### INSTRUCTIONS FOR THE TASK
Every line that includes the word "each" is to be listed.

### MATERIAL SUPPLIED

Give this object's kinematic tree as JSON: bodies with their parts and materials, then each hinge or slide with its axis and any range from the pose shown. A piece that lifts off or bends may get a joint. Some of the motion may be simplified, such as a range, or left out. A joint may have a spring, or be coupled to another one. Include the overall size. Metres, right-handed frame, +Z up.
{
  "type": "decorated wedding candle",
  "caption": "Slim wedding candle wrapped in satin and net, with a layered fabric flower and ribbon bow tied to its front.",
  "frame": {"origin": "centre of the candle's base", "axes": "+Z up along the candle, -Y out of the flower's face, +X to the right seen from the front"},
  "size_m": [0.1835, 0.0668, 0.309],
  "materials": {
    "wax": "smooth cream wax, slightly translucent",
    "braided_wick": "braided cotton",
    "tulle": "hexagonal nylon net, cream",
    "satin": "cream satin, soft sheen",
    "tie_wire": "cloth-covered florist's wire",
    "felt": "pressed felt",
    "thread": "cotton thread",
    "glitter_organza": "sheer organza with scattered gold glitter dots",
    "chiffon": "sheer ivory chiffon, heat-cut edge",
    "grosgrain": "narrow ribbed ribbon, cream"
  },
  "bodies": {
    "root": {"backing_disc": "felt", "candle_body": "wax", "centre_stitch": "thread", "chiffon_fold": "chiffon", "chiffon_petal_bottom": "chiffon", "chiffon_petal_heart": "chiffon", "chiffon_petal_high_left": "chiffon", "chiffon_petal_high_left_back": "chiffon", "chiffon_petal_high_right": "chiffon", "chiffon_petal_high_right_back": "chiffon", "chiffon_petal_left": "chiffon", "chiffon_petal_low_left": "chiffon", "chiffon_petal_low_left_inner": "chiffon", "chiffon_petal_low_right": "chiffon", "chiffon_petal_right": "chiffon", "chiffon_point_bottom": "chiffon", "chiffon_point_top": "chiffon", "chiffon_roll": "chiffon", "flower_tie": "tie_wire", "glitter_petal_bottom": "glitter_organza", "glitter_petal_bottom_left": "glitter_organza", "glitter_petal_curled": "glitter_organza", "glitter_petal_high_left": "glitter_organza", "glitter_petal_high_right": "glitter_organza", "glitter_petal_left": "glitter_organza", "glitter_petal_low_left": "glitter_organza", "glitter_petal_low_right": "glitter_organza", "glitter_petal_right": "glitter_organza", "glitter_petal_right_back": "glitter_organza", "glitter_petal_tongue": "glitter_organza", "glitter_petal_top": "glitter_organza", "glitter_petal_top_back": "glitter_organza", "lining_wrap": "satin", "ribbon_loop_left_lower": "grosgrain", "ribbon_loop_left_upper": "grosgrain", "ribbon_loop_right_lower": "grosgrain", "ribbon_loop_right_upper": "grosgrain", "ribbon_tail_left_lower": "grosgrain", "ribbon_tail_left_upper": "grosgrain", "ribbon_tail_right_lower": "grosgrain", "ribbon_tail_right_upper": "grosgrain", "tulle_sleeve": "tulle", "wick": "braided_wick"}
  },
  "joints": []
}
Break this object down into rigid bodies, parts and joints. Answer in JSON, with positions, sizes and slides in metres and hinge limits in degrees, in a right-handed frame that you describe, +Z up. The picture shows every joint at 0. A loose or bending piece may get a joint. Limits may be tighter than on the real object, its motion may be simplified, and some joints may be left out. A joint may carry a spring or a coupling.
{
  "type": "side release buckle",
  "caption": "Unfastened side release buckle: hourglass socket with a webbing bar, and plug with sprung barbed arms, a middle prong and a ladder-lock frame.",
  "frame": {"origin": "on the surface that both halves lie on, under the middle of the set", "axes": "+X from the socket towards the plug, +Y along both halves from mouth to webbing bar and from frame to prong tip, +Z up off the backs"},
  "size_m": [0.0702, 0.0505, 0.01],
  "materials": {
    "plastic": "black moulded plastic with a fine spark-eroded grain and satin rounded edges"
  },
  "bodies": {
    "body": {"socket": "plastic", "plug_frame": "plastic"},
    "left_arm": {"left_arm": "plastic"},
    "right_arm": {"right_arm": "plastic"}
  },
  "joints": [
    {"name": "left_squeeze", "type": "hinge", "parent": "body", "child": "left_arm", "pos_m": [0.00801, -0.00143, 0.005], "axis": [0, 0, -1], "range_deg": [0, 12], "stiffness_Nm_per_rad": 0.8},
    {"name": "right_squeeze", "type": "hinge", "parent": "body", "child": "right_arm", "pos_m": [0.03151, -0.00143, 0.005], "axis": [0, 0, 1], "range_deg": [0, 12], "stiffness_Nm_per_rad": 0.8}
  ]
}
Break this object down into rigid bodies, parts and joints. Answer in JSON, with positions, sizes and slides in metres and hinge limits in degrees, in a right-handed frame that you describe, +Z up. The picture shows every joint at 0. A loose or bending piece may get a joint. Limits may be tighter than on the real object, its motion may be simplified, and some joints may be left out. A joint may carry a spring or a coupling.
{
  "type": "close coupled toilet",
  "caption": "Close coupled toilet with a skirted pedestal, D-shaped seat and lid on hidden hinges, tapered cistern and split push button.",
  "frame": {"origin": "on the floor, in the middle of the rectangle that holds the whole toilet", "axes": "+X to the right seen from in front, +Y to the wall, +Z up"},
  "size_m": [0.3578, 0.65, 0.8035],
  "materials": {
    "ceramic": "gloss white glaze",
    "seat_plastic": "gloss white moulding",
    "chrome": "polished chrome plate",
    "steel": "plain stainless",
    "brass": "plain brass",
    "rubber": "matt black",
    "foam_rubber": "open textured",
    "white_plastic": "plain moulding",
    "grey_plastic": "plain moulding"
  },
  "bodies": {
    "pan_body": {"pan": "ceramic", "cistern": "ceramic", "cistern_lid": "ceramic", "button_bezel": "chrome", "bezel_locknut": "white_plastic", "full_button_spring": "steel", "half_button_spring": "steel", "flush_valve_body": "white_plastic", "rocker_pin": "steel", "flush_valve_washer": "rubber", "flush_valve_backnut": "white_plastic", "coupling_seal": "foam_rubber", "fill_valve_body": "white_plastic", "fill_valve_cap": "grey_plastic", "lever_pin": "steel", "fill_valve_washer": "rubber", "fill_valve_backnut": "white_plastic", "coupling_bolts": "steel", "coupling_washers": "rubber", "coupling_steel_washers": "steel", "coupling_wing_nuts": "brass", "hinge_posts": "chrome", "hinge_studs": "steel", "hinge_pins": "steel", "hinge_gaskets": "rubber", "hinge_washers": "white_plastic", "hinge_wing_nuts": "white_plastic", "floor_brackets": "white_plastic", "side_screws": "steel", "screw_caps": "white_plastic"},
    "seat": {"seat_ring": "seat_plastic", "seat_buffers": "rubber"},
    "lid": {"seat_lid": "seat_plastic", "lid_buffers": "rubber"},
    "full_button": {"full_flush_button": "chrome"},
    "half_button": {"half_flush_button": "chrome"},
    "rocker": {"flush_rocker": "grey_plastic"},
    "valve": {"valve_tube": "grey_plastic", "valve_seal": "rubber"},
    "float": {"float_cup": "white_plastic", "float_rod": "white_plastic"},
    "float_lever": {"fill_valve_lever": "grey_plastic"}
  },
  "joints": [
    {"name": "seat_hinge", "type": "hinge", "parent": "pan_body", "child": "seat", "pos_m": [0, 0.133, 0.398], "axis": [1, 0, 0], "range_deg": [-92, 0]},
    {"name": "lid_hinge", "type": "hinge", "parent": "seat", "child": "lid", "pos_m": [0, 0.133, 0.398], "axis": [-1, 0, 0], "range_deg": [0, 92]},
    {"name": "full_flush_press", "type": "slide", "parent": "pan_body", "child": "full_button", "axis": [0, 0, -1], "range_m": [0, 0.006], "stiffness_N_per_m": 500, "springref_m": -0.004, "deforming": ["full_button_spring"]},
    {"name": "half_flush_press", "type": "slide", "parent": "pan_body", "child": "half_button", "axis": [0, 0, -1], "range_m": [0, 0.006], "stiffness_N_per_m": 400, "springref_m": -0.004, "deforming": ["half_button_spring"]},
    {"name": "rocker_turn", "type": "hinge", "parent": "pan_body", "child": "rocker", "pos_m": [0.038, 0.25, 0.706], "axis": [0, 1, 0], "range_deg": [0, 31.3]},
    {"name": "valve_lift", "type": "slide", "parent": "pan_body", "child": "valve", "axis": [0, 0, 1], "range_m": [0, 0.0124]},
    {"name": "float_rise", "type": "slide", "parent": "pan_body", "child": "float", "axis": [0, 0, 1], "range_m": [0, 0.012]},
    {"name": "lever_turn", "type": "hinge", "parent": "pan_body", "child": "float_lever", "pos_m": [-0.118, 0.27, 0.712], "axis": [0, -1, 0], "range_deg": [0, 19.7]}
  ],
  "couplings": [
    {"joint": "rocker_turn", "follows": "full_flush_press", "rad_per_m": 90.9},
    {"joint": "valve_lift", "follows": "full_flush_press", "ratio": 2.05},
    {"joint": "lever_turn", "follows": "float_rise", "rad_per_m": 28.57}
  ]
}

---

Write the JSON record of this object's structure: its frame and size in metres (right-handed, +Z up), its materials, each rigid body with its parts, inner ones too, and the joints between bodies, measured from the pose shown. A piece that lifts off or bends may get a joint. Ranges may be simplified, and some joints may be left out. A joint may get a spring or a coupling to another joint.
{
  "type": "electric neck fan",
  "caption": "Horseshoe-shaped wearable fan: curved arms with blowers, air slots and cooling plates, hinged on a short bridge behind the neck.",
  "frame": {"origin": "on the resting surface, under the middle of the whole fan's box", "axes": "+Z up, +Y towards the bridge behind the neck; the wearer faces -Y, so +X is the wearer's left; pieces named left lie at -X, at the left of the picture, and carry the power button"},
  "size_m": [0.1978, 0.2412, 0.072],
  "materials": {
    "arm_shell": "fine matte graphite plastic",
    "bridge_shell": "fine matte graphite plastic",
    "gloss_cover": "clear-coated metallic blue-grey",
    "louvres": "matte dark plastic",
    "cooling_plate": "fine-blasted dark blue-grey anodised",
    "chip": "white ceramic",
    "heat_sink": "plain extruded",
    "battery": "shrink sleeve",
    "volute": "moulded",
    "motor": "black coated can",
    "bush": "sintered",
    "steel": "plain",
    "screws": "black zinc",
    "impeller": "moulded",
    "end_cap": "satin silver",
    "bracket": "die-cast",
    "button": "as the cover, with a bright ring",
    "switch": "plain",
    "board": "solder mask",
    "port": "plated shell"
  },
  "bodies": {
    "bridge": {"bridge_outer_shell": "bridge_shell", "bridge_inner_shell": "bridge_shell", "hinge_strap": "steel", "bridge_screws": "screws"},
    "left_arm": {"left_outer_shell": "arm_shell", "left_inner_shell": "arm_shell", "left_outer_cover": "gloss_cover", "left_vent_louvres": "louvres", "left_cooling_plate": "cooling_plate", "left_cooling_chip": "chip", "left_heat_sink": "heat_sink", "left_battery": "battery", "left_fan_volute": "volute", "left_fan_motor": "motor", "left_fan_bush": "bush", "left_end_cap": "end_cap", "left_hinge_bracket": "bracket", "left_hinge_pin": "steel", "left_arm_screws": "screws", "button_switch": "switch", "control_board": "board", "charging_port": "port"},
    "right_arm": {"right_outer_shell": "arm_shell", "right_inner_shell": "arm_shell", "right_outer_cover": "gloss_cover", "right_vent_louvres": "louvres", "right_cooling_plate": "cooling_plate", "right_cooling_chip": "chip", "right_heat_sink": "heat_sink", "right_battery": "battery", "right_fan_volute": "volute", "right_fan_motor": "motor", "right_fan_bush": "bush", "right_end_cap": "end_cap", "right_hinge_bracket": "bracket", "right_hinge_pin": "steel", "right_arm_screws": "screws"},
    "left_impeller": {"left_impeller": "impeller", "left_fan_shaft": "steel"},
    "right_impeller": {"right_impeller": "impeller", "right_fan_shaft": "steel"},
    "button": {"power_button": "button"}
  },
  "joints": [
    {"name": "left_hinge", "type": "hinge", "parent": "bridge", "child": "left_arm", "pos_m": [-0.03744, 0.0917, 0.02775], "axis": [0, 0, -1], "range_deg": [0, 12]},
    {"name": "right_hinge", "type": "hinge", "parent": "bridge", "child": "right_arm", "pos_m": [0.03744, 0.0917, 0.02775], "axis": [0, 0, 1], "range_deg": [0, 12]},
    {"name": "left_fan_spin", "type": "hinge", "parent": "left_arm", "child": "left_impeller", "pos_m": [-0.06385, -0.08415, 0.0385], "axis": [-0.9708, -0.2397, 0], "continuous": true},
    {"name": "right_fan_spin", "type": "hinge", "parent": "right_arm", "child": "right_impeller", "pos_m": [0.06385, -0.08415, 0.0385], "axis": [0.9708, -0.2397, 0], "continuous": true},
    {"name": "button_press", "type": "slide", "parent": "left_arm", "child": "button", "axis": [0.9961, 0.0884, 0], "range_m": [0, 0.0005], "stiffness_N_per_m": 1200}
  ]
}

### FINAL RESULT
Give this object's kinematic tree as JSON: bodies with their parts and materials, then each hinge or slide with its axis and any range from the pose shown. A piece that lifts off or bends may get a joint. Some of the motion may be simplified, such as a range, or left out. A joint may have a spring, or be coupled to another one. Include the overall size. Metres, right-handed frame, +Z up.
Write the JSON record of this object's structure: its frame and size in metres (right-handed, +Z up), its materials, each rigid body with its parts, inner ones too, and the joints between bodies, measured from the pose shown. A piece that lifts off or bends may get a joint. Ranges may be simplified, and some joints may be left out. A joint may get a spring or a coupling to another joint.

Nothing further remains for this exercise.